Poston also repeats his claim that the error rate in the Milwaukee data for assaults is ten times higher than the national standard. But as I noted in my previous column, nowhere in the story does the newspaper tell us how many police departments in the nation actually meet this standard. In fact, its story has quotes from experts saying that computer data problems are widespread in police departments and that they need to do “far better audits” of data.
If this problem is so widespread, it completely undercuts the original watchdog series, which suggested Milwaukee’s department stood out nationally for its sloppy data.
Interestingly, the Journal Sentinel has not done an editorial opposing the hiring of Claughton to do the audit. Is the newspaper getting uncomfortable with its watchdog series on Flynn?
I did email all five members of the council’s Public Safety Committee and heard back only from Ald. Jim Bohl. Said Bohl: “I am not particularly comfortable will the situation of PRI Management performing an audit given some of the comments that have been publicly disseminated by PRI. While the Fire and Police Commission is supposed to provide independent oversight over the Chief of Police, I would personally be more comfortable with the Comptroller’s Office handling such an audit.”
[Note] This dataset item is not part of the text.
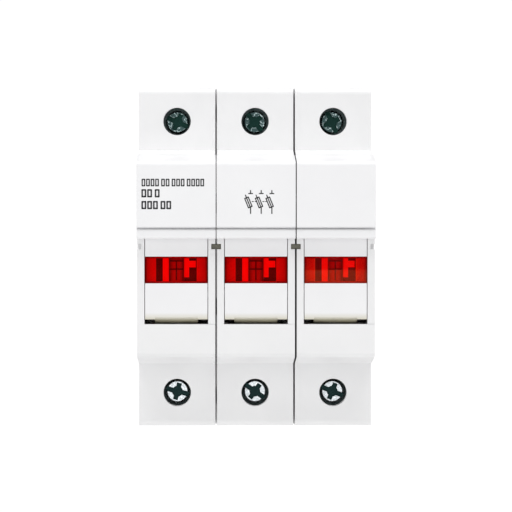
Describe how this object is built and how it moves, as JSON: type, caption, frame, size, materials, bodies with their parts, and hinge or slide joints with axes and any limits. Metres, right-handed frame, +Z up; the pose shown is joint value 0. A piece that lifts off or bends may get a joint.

As to whether the comptroller has the staff and expertise, Bohl said the comptroller could hire an outside agency to do the audit. Of course, if it’s true, as Tobin and Claughton claim, that PRI is the foremost expert in the field, will the comptroller end up hiring them anyway? For Bohl, the key is that the comptroller is independently elected, and not appointed by the mayor, and its choice of who and how to do the audit could not by influenced in any way by Mayor Tom Barrett.